TUDO JUNTO E MISTURADO
Você deve estar se perguntando: “Tá bom, entendi cada uma das formas de se fazer um gancho narrativo, mas, afinal, qual é a melhor delas?”. A verdade é que uma técnica não exclui a outra. Por que não fazer tudo junto? Isso mesmo, tudo junto. Uma série que utilizou todas essas cinco técnicas com perfeição, e não é à toa que é uma das melhores séries já feitas na televisão, foi a “Breaking Bad”. A sequência de cenas iniciais do piloto desse série não tem créditos, uma abertura fria. Uma calça voando no meio do deserto, um motorhome desgovernado e, dentro dele, um homem de cueca e com máscara de gás. Haja estranheza. A cena corta e ainda mostra dois corpos no fundo do motorhome.

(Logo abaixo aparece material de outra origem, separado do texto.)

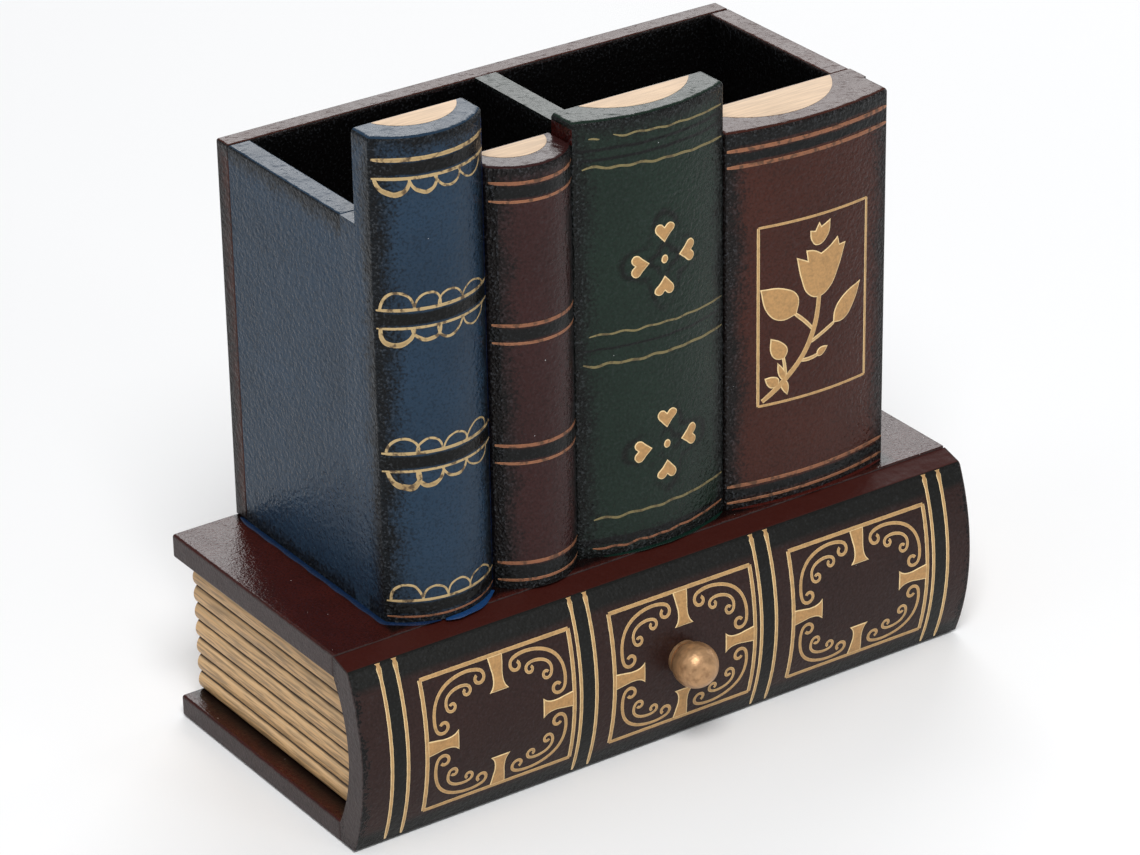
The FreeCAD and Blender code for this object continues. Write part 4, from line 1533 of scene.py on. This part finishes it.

Não sabemos de nada da série e já nos deparamos com tudo isso. Essa cena, na verdade, foi extraída lá do final do episódio, ou seja, começou in media res. O homem sai desesperado, tossindo, cuspindo, bota uma camisa para se proteger e, de repente, saca uma arma e tenta se matar. Se tem momento mais crucial, desconhecemos. De repente, ele pega uma filmadora e começa a filmar, pedindo para família o desculpar, falando tudo que ele fez foi por amor. Então desiste de se matar, e aponta a arma em direção ao barulho das sirenes que estão cada vez mais próximas, mostrando que a polícia logo chegará. Por fim, ainda temos uma omissão dramática, pois só depois vamos descobrir que as sirenes não eram da polícia. Cinco ganchos narrativos utilizados na abertura de um dos melhores pilotos de uma das melhores séries já escritas para a televisão. Então, não alivie a mão. Se a sua história tem tudo isso, use tudo isso. Sem moderação.